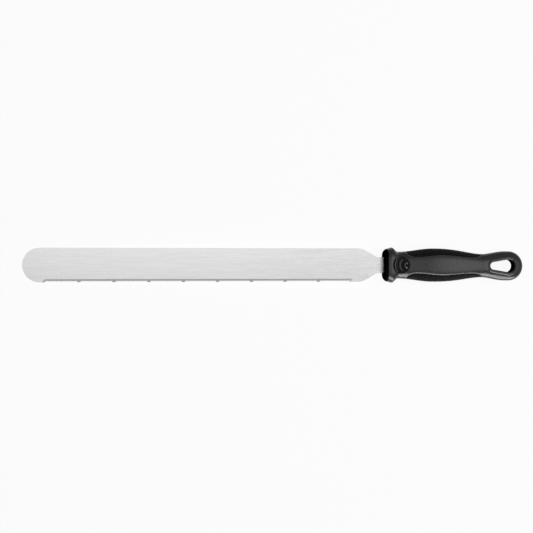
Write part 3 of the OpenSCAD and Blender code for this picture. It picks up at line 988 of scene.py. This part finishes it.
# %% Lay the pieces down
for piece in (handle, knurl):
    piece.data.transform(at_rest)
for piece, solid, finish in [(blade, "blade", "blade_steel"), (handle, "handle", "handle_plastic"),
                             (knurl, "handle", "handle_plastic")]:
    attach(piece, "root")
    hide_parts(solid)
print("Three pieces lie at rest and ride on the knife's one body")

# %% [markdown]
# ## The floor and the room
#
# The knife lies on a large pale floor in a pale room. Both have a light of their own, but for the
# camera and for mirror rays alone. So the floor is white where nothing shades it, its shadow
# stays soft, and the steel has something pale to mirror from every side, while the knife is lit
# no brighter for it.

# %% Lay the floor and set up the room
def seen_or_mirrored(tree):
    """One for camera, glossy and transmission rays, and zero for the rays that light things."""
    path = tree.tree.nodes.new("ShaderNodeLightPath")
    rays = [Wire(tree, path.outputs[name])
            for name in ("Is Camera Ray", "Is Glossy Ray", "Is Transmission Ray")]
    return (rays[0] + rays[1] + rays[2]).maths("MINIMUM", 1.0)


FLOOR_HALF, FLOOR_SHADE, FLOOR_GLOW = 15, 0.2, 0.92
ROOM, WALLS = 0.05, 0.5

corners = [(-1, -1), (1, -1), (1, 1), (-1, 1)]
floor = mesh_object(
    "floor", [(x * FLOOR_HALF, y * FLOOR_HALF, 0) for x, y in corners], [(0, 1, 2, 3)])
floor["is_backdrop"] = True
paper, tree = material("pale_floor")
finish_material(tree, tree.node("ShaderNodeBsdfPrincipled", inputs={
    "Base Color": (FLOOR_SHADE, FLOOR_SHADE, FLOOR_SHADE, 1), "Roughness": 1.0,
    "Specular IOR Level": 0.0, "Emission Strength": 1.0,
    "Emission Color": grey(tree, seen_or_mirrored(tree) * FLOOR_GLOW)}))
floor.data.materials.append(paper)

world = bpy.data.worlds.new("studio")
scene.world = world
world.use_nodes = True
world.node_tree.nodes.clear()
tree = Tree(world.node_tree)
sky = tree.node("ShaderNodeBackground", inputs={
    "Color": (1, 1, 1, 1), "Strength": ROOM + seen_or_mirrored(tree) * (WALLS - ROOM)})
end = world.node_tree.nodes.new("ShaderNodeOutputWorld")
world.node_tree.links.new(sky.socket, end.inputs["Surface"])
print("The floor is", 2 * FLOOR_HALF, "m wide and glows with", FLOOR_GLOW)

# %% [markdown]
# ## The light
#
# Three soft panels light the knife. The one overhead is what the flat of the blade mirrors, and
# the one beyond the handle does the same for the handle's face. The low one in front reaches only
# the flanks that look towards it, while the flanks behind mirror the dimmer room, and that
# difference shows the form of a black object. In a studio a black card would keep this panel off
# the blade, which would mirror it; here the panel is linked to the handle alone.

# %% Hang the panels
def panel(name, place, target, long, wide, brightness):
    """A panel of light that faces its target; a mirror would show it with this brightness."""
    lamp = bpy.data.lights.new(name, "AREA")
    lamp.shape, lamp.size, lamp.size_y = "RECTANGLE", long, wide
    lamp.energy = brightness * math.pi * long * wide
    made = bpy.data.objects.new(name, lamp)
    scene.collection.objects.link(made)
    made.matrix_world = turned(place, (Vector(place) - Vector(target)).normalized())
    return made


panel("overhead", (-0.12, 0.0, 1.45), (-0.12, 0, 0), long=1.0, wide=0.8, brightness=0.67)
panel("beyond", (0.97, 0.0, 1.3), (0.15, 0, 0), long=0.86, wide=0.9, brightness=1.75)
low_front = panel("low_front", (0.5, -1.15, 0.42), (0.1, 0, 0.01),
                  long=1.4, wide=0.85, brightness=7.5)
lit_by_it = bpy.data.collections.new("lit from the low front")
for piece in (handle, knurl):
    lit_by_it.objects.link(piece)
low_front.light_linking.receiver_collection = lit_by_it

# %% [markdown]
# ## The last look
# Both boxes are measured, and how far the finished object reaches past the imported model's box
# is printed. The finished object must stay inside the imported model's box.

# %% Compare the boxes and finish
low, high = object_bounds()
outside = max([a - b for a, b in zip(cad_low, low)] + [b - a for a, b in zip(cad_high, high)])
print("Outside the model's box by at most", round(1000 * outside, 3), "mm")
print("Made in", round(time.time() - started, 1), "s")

▶ WRITTEN REQUEST
Restate, word for word and with nothing added, the lines from the first line of the listing through the one where "pieces lie at" stands.

▶ SOLUTION FOR THIS PROBLEM
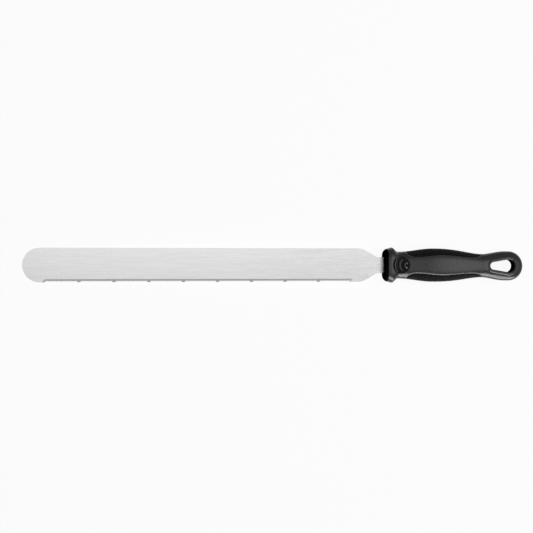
Write part 3 of the OpenSCAD and Blender code for this picture. It picks up at line 988 of scene.py. This part finishes it.
# %% Lay the pieces down
for piece in (handle, knurl):
    piece.data.transform(at_rest)
for piece, solid, finish in [(blade, "blade", "blade_steel"), (handle, "handle", "handle_plastic"),
                             (knurl, "handle", "handle_plastic")]:
    attach(piece, "root")
    hide_parts(solid)
print("Three pieces lie at rest and ride on the knife's one body")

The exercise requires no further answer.